Telltale knew it needed a solution that would enable quicker turnaround time on content change requests and remove engineering as much as possible. A little over a year ago, Nadav and his colleagues began exploring CMS options, including Adobe (“very expensive,” according to Nadav) and Contentful, but were most impressed with Built.io and its Contentstack headless CMS service.
Headless CMS
Some quick context about headless CMS: This emerging category integrates the creation and modelling of content. Headless CMS also eliminates interim delivery layers like templating, HTML delivery, and management of site structure, all of which dictates how content gets presented to end users. In addition to Built.io and Contentful, Cloud CMS and Prismic.io also play in this space.
It’s the separation of the content layer from the presentation layer that makes headless CMS so useful, according to Matthew Baier, COO of Built.io. “Traditional CMSs were invented without knowledge of the world of multiple channels — now we have Web, mobile, email,” Baier said. “As companies and brands think about how to manage across channels, they look for scale and manageability, and a content experience that’s consistent and uses the same APIs.” Headless CMSs are also optimized for emerging media like jumbotrons, smartwatches, IoT devices, kiosks, plus augmented and virtual reality, Baier added.
Headlessness is Getting Around
In addition to gaming, headless CMSs are making their way into a variety of vertical industries. Ikea has an app to design and furnish your new living room, and AR can be dropped on top of that app. With headless CMS, sports teams like the Miami Heat and Sacramento Kings can change the content and structure of their respective mobile app as a game unfolds: Sentiment analysis lets the teams gauge mood changes among fans; the headless CMS then updates the app in real-time based on those inputs.
VMware is creating SaaS-type microsites spun up from headless CMS systems, rather than running them on their vmware.com domain for better flexibility and performance, according to Built.io CEO Neha Sampat. This approach lets companies see if such offerings perform well over a couple quarters. If they don’t, it’s easier to shut down a microsite from a headless CMS than it is to remove it from the corporate servers, she explained.
“Business teams are moving really fast, doing lots of A/B testing to see what people pick up and use. Legacy CMSs don’t accommodate that,” Sampat added. “This gives them better speed to market, plus lots of integration that ties back to their content types and lets them do it at an extremely fast pace.”
The Telltale Strategy
An important requirement for Telltale was the ability to host as much of the content themselves as possible. “We wanted to have an eCommerce presence and we already had an integrated community, but it’s not easy to migrate that to someone else’s domain,” Nadav said. Built.io offered Telltale access to a test stack that let their developers start testing the platform and its capabilities. “That was one of the biggest reasons we went with Built.io — plus there were no sales pitches or crazy problems,” he laughed.
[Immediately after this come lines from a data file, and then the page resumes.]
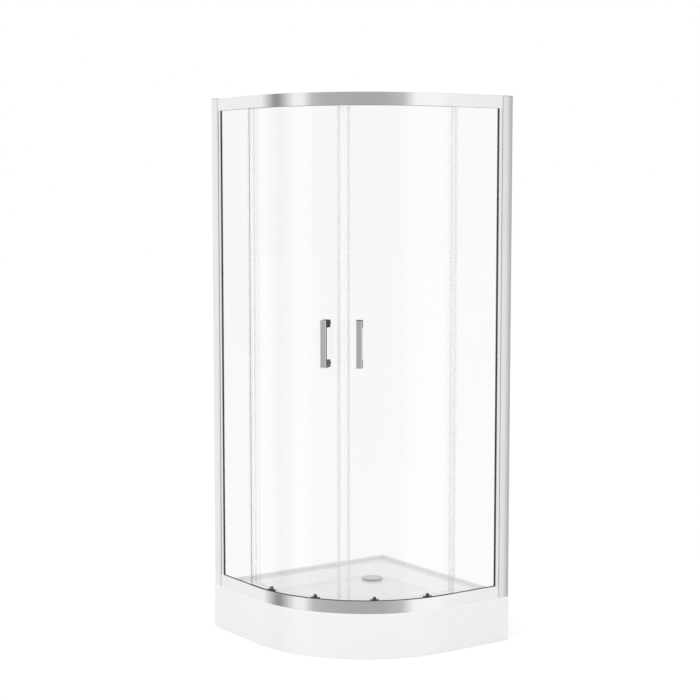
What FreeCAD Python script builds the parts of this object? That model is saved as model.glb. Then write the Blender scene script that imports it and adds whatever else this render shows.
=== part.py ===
import FreeCAD, Part
import math
import os

# Quadrant shower enclosure: a low tray with a rounded front corner, two flat fixed
# panes against the walls and two curved doors that slide apart from the middle.
# Frame: origin on the floor at the centre of the square footprint, +Z up. The left
# wall lies at -X, the back wall at +Y, and the rounded corner points to +X and -Y.
# An "offset" is a distance inwards from the tray's outer line. An "angle" is counted
# about the centre of the rounded corner, from the diagonal towards the back wall.
# Everything beside the back wall is modelled, and its twin beside the left wall is
# its mirror image across the diagonal.

# --- footprint and heights (mm) ---
SIDE = 800.0
CORNER_R = 500.0
TRAY_H = 165.0
ENCLOSURE_H = 1850.0

# --- tray ---
SHELL = 5.0
TRAY_EDGE_R = 3.0
TILE_LIP_H = 12.0
TILE_LIP_T = 7.0
TILE_LIP_R = 2.5
TILE_LIP_END = 32.0
WALL_RIM = 50.0
FRONT_RIM = 58.0
BASIN_DEPTH = 30.0
WALL_SLOPE = 60.0
FRONT_SLOPE = 14.0
BASIN_CORNER_R = 120.0
SKIRT_CUT_H = 110.0
SKIRT_RETURN = 30.0

# --- tray frame and feet ---
TUBE = 25.0
TUBE_WALL = 2.0
TUBE_INSET = 57.0
CROSS_TUBE_AT = 80.0
STUD_R = 6.0
STUD_HOLE_CLEAR = 0.3
PAD_R = 20.0
PAD_H = 8.0
PAD_BOSS_R = 10.0
PAD_BOSS_H = 8.0
STUD_IN_PAD = 4.0
NUT_ACROSS = 19.0
NUT_H = 10.0
FOOT_END_INSET = 70.0
FRONT_FOOT_AT = 210.0

# --- waste ---
WASTE_FROM_WALL = 186.0
WASTE_HOLE_R = 32.0
WASTE_FLANGE_R = 40.0
WASTE_FLANGE_T = 2.5
WASTE_SLEEVE_R = 27.0
WASTE_WALL = 2.5
WASTE_GASKET_T = 3.0
WASTE_GASKET_ROOM = 1.0
WASTE_CUP_R = 38.0
WASTE_CUP_BOTTOM = 38.0
SPIGOT_R = 25.0
SPIGOT_L = 70.0
SPIGOT_Z = 72.0
SPIGOT_COLLAR_R = 28.0
SPIGOT_COLLAR_OUT = 2.0
TRAP_TUBE_R = 18.0
TRAP_CLEAR = 0.5
TRAP_BOTTOM_GAP = 14.0
COVER_R = 41.0
COVER_RISE = 4.0
COVER_T = 2.0
COVER_GAP = 2.5
COVER_STEM_R = 9.0
COVER_RIB_T = 3.0
COVER_RIB_COUNT = 3
SEAT_GAP = 0.3

# --- rails ---
FACE_INSET = 3.0
RAIL_H = 46.0
RAIL_T = 2.0
RAIL_EDGE_R = 1.2
TOP_RAIL_DEPTH = 35.0
TOP_LIP_H = 5.0
LEDGE_BELOW_TOP = 30.0
LEDGE_OFFSET = 19.5
SLOT_FLOOR_H = 6.0
SLOT_WALL = 1.5
CHANNEL_W = 33.0
UPSTAND_H = 5.5
SLOT_FILLER_DROP = 0.5
SLOT_FILLER_H = 8.0
SLOT_LIP = 1.5
TOP_SLOT_LIP = 0.6
RAIL_END_SEAL_T = 1.5

# --- glass ---
GLASS_T = 5.0
FIXED_GLASS_GAP = 2.0
SLOT_CLEAR = 0.5
FIXED_GLASS_SHORT = 41.0
FIXED_TOP_GAP = 2.0
DOOR_GAP = 13.5
DOOR_PAST_CORNER = 45.3
DOOR_BOTTOM_GAP = 25.0
DOOR_TOP_GAP = 7.0

# --- wall and side profiles ---
WALL_PROFILE_W = 45.0
WALL_PROFILE_D = 22.0
WALL_PROFILE_T = 2.0
WALL_PROFILE_EDGE_R = 0.8
PROFILE_CROWN = 2.0
CAP_T = 2.0
CAP_PLUG_H = 10.0
CAP_PLUG_CLEAR = 0.4
SIDE_PROFILE_START = 20.0
SIDE_PROFILE_END = 60.0
SIDE_PROFILE_T = 1.5
GASKET_W = 4.0
GASKET_GRIP = 12.0
GLASS_START_GAP = 2.0
WALL_HOLE_R = 3.0
WALL_HOLE_COUNT = 4
WALL_HOLE_END = 100.0

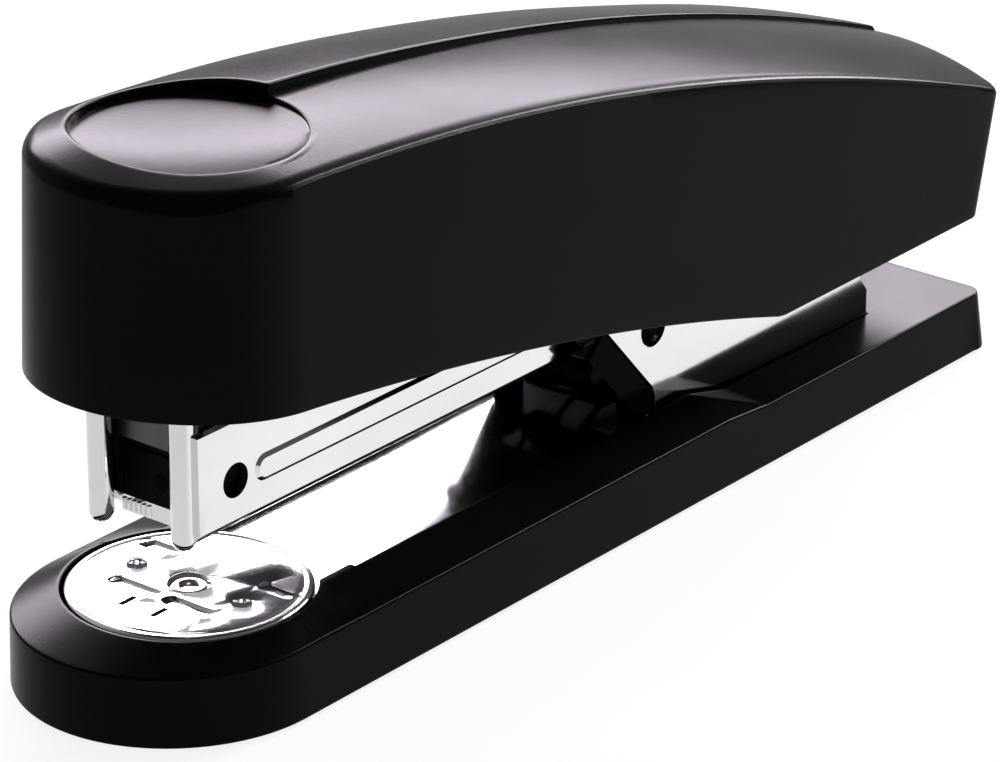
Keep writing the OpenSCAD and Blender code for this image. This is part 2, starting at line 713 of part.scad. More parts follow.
module anvil_disc() color("#d4d7dc") from_front() difference() {
    translate([anvil_s, 0, 0]) rotate_extrude($fn = fine) polygon([[0, anvil_h - anvil_t],
        [anvil_r - anvil_t, anvil_h - anvil_t], [anvil_r - anvil_t, plate_top + 2 * run_gap],
        [anvil_r, plate_top + 2 * run_gap], [anvil_r, anvil_h - anvil_edge],
        [anvil_r - anvil_edge, anvil_h], [0, anvil_h]]);
    post(anvil_s, 0, 0, rivet_r, far);
    for (m = [-1, 1]) {
        groove(anvil_s - groove_off + m * groove_shift, m * groove_l / 2, groove_l, groove_w, groove_depth);
        groove(anvil_s + groove_off, m * (anvil_r - pin_groove_edge - pin_groove_l / 2), pin_groove_l,
            groove_w, groove_depth);
        post(anvil_s, m * index_off, 0, index_r, far);
        translate([anvil_s - mark_off, m * mark_y, anvil_h])
            cube([mark_l, mark_w, 2 * mark_depth], center = true);
    }
}

module anvil_rivet() color("#b9b29a") from_front() {
    flange_z = button_z + button_recess - 2 * run_gap - flange_t;
    difference() {
        union() {
            post(anvil_s, 0, flange_z, shoulder_r, flange_t);
            post(anvil_s, 0, flange_z, rivet_r, anvil_h - flange_z);
            post(anvil_s, 0, button_top + 2 * run_gap, shoulder_r,
                anvil_h - anvil_t - button_top - 2 * run_gap);
            post(anvil_s, 0, anvil_h, rivet_r + flange_out, rivet_head_h);
        }
        post(anvil_s, 0, 0, rivet_bore_r, far);
    }
}

module anvil_button() color("#3a3a3d") from_front() difference() {
    post(anvil_s, 0, button_z, button_r, button_h);
    post(anvil_s, 0, 0, rivet_r + run_gap, far);
    post(anvil_s, 0, 0, shoulder_r + gap, button_z + button_recess);
}

module anvil_spring() color("#9da0a6") from_front()
    translate([anvil_s, 0, button_top + anvil_wire / 2 + run_gap])
        wire(coil(shoulder_r + anvil_coil_gap, anvil_turns,
            anvil_pocket_z - button_top - anvil_wire - 2 * run_gap), anvil_wire);

// Side view of the magazine's side wall
module magazine_outline() {
    side_front_s = pillar_s + pillar_neck;
    polygon([[side_front_s, mag_z], [mag_end_s, mag_z], [mag_end_s - notch_cut, mag_z + notch_low],
        [mag_end_s - notch_l, mag_z + notch_h], [pivot_s - ear_run, pivot_z - ear_r + run_gap],
        [pivot_s, pivot_z], [pivot_s, pivot_z + ear_r], [return_s + top_run, mag_top],
        [side_front_s, mag_top]]);
    translate([pivot_s, pivot_z]) circle(r = ear_r);
}

module magazine_channel() color("#d4d7dc") from_front() difference() {
    union() {
        both_sides() side_sheet(mag_w / 2, mag_t) magazine_outline();
        block(rail_s, mag_end_s, mag_w, mag_z, floor_top);
        block(rail_s, rail_s + mag_t, rail_w, mag_z - floor_bend, floor_top);
        block(return_s - bridge_l / 2, return_s + bridge_l / 2, mag_w, mag_top - mag_t, mag_top);
        both_sides() {
            post(pillar_s, -pillar_y, mag_z - pillar_tip + pillar_r, pillar_r,
                mag_top - mag_z + pillar_tip - pillar_r + pillar_rise);
            translate([pillar_s, -pillar_y, mag_z - pillar_tip + pillar_r]) sphere(r = pillar_r);
        }
    }
    cross_bar(side_hole_s, mag_z + side_hole_up, side_hole_r, far);
    cross_bar(pivot_s, pivot_z, pin_r + run_gap, far);
    both_sides() translate([0, -mag_w / 2 + press_depth, mag_z + side_hole_up]) rotate([90, 0, 0])
        linear_extrude(far) {
            translate([press_s, 0]) circle(r = press_w / 2);
            translate([press_s, -press_w / 2]) square([mag_end_s - press_end - press_s, press_w]);
        }
    for (s = rail_rivet_stations) post(s, 0, 0, rail_rivet_r, floor_top + rail_h / 2);
}

module staple_rail() color("#bfc2c8") from_front() difference() {
    block(rail_s, rod_end_s + rail_t, rail_w, floor_top, rail_top);
    block(rail_s + rail_t, rod_end_s, rail_w - 2 * rail_t, floor_top + rail_t, rail_top - rail_t);
    block(rail_s + rail_t, slot_end_s, rail_slot, rail_top - rail_t - eps, far);
    long_bar(-far, 0, rod_z, rod_r, 2 * far);
    for (s = rail_rivet_stations) post(s, 0, 0, rail_rivet_r, floor_top + rail_h / 2);
}

module rail_rivets() color("#a9acb2") from_front()
    for (s = rail_rivet_stations) post(s, 0, mag_z, rail_rivet_r, mag_t + rail_t);

module pusher_rod() color("#b4b7bd") from_front()
    long_bar(rail_s, 0, rod_z, rod_r, rod_end_s + rail_t - rail_s);

module pusher_spring() color("#9da0a6") from_front() {
    l = rod_end_s - rail_s - pusher_l - 4 * run_gap;
    translate([rail_s + pusher_l + 2 * run_gap + pusher_wire / 2, 0, rod_z]) rotate([0, 90, 0])
        wire(coil(rod_r + rod_coil_gap + pusher_wire / 2, pusher_turns, l - pusher_wire), pusher_wire);
}

module staple_pusher() color("#161618") from_front() difference() {
    union() {
        difference() {
            block(rail_s, rail_s + pusher_l, mag_w - 2 * mag_t - 2 * gap, floor_top + gap,
                rail_top + pusher_rise);
            block(-far, far, rail_w + 2 * gap, 0, rail_top + gap);
        }
        block(rail_s + rail_t + gap, rail_s + pusher_l, rail_slot - 2 * gap, rod_z,
            rail_top + key_rise);
        long_bar(rail_s + rail_t + gap, 0, rod_z, pusher_eye_r, pusher_l - rail_t - gap);
    }
    long_bar(-far, 0, rod_z, rod_r + run_gap, 2 * far);
}

module handle_arm() color("#b4b7bd") from_front() at_rest() difference() {
    union() {
        both_sides() side_sheet(arm_w / 2, arm_t) {
            polygon([[arm_front_s, arm_top - arm_side_h], [arm_front_s, arm_top], [arm_web_s, arm_top],
                [pivot_s - tail_run, pivot_z + ear_r + tail_rise], [pivot_s, pivot_z + ear_r],
                [pivot_s, pivot_z], [pivot_s - tail_run, pivot_z - tail_drop],
                [arm_web_s - arm_bend, arm_top - arm_side_h]]);
            translate([pivot_s, pivot_z]) circle(r = ear_r);
        }
        block(arm_front_s, arm_web_s, arm_w, arm_top - arm_t, arm_top);
        block(arm_front_s, arm_front_s + arm_t, arm_w, arm_top - arm_side_h, arm_top);
        post(return_s, 0, arm_top - arm_t - stud_h, return_r - return_wire / 2 - stud_gap, stud_h + eps);
    }
    cross_bar(pivot_s, pivot_z, pin_r + run_gap, far);
    for (s = post_stations) post(s, 0, 0, stub_r + 2 * run_gap, far);
    for (m = [-1, 1])
        long_bar(-through / 2, m * blade_rivet_gap / 2, arm_top - arm_side_h / 2, blade_rivet_r, through);
}

module driver_blade() color("#8d9096") from_front() at_rest() difference() {
    block(blade_s, arm_front_s, blade_w, blade_low, arm_top - blade_drop);
    for (m = [-1, 1])
        long_bar(-through / 2, m * blade_rivet_gap / 2, arm_top - arm_side_h / 2, blade_rivet_r, through);
}

module blade_rivets() color("#a9acb2") from_front() at_rest() for (m = [-1, 1]) {
    y = m * blade_rivet_gap / 2;
    z = arm_top - arm_side_h / 2;
    long_bar(blade_s - blade_head_t, y, z, blade_rivet_r, blade_t + arm_t + 2 * blade_head_t);
    for (s = [blade_s - blade_head_t, arm_front_s + arm_t])
        long_bar(s, y, z, blade_rivet_r + blade_head_out, blade_head_t);
}

module return_spring() color("#9da0a6") from_front() {
    seat = raised(return_s, arm_top - arm_t)[1];
    translate([raised(return_s, arm_top)[0] - return_lead, 0, mag_top + return_wire / 2 + run_gap])
        wire(coil(return_r, return_turns, seat - mag_top - return_wire - return_play), return_wire);
}

// Plan of the cover, shrunk by a distance, with its rear end at a station
module cover_plan(inset, rear_s) {
    half = cover_r - inset;
    corner_s = rear_s - cover_corner_r;
    translate([cover_s, 0]) circle(r = half, $fn = fine);
    translate([cover_s, -half]) square([corner_s - cover_s, 2 * half]);
    translate([cover_s, cover_corner_r - half]) square([rear_s - cover_s, 2 * (half - cover_corner_r)]);
    for (m = [-1, 1]) translate([corner_s, m * (half - cover_corner_r)])
        circle(r = cover_corner_r, $fn = hull_fn);
}

// Everything under the cover's top curve, lowered by a distance
module under_top(down) {
    translate([crown_s, far / 2, cover_top - top_r]) rotate([90, 0, 0])
        cylinder(r = top_r - down, h = far, $fn = big_fn);
}

// An upright slice of the cover, shrunk by a distance and lowered by another
module cover_slice(inset, down) intersection() {
    translate([0, 0, tail_top]) linear_extrude(far)
        cover_plan(inset, cover_rear_s + tail_lean - min(inset - cover_draft, edge_r));
    under_top(down);
}

// Outside of the cover before its arch is cut
module cover_body() hull() {
    crown_w = cover_r - cover_draft - edge_r;
    translate([0, 0, tail_z]) linear_extrude(eps) cover_plan(0, cover_rear_s);
    cover_slice(cover_draft, crown + edge_r);
    cover_slice(cover_draft + edge_r * 0.3, crown + edge_r * 0.3);
    for (i = [1:crown_steps]) let (part = i / crown_steps)
        cover_slice(cover_r - part * crown_w, crown * part * part);
}

module cover_shell() color("#1b1a1d") from_front() {
    ridge_s = dish_s + dish_r + cover_wall;
    difference() {
        cover_body();
        // hollow, deeper under the ridge of the top
        intersection() {
            linear_extrude(far) cover_plan(cover_wall + cover_draft, cover_rear_s - cover_wall + 2 * gap);
            under_top(crown + cover_wall + step_depth);
        }
        intersection() {
            block(ridge_s, cover_rear_s - cover_wall, cover_r, tail_z, far);
            under_top(crown / 4 + cover_wall + step_depth);
        }
        // arch of the lower edge
        translate([arch_s, far / 2, arch_z - arch_r]) rotate([90, 0, 0]) intersection() {
            cylinder(r = arch_r, h = far, $fn = big_fn);
            translate([0, tail_z - slice_t - arch_z + arch_r, 0]) cube([far, far, far]);
        }
        // near half of the top, a step below the far half
        for (i = [1:ramp_steps]) let (ramp_y = (i - ramp_steps) * ramp_run) difference() {
            translate([0, 0, tail_top]) linear_extrude(far)
                polygon([[-far, -far], [-far, ramp_y], [dish_s, ramp_y], [dish_s, 0],
                    [cover_rear_s, step_shift], [far, step_shift], [far, -far]]);
            translate([0, 0, -step_depth * i / ramp_steps]) cover_body();
        }
        // thumb dish
        post(dish_s, 0, cover_top - dish_depth, dish_r, far);
    }
    for (s = post_stations) let (h = top_z(s, cover_wall / 2 + step_depth) - raised(s, arm_top)[1])
        at_rest() {
            post(s, 0, arm_top, post_r, h);
            post(s, 0, arm_top - arm_t - clip_t - stub_end, stub_r, arm_t + clip_t + 2 * stub_end);
        }
}

module cover_clips() color("#8f9298") from_front() at_rest() for (s = post_stations) difference() {
    post(s, 0, arm_top - arm_t - clip_t, clip_r, clip_t);
    post(s, 0, 0, stub_r, far);
}

base_shell();
base_sole();
hinge_frame();
frame_screws();
pivot_pin();
pivot_ring();
bracket_pin();
lift_spring();
lift_bracket();
anvil_disc();
anvil_rivet();
anvil_button();
anvil_spring();
magazine_channel();
staple_rail();
rail_rivets();
pusher_rod();
pusher_spring();
staple_pusher();
handle_arm();
driver_blade();
blade_rivets();
return_spring();
cover_shell();
cover_clips();
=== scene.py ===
"""Looks of the desk stapler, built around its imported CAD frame.

Lengths are in millimetres until a mesh is made.
"""

import json
import math

import bmesh
import bpy
import numpy as np
from mathutils import Matrix, Vector
from mathutils.geometry import delaunay_2d_cdt


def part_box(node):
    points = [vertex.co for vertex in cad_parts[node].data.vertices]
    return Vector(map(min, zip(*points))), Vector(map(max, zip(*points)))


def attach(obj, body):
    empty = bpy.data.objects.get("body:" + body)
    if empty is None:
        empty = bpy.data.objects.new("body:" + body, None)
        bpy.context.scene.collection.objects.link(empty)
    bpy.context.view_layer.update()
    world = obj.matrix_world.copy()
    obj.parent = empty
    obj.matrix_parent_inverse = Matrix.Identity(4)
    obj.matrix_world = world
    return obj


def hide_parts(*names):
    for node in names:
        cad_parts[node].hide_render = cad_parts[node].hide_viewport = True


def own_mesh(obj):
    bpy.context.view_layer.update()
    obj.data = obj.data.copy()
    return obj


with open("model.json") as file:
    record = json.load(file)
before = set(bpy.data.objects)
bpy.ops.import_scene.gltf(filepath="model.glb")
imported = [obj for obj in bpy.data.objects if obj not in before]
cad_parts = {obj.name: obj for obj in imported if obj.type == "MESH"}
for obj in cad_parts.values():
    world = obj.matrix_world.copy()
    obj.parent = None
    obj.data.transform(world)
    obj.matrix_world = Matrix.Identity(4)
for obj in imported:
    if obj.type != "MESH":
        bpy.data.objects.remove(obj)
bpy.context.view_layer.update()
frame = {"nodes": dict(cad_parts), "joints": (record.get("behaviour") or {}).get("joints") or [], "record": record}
MM = 0.001
JOINTS = {j["name"]: j for j in frame["joints"]}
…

Telltale went through an overhaul of its Website in parallel to its Contentstack deployment so that they could deploy content on multiple pages and build templates for different sites they created, Nadav explained. The company also added places in its games where they could insert content. “We’ve created templates that deliver data to the game then the game renders that data based on pages and information in Contentstack,” he said. “So instead of just managing a Website, we’re managing lots of things to modify and test content in game.”
“Once we launched [Contentstack], immediately the biggest payoff was that my engineers could go days and weeks without having to touch any content at all,” he said. “Other designers on the team — or the marketing folks — could go in and add images or content and it would all go live in just a few minutes.”
Telltale has also decided to use Contentstack to handle its news content and to manage its customer service section. Those functions and content types used to be handled by separate systems; now users log in, create articles, tag them and handle all their content through Contentstack, Nadav said.
While enthusiastic about the service and its capabilities, Nadav is more circumspect about what Contentstack costs. He said that the company signed a yearly contract, but declined to specify amounts or structure. “We got a really good deal… we’re happy with what we paid,” he said. Officially, Built.io said monthly pricing for Contentstack starts at $2,000 for enterprise use cases.
“They’ve been a really great partner to work with — we’ve asked for a lot of features and they’ve been very responsive,” Nadav said. Sometimes after purchasing a software license, the relationship with the vendor ends there. “It’s a working relationship, and that has been amazing.”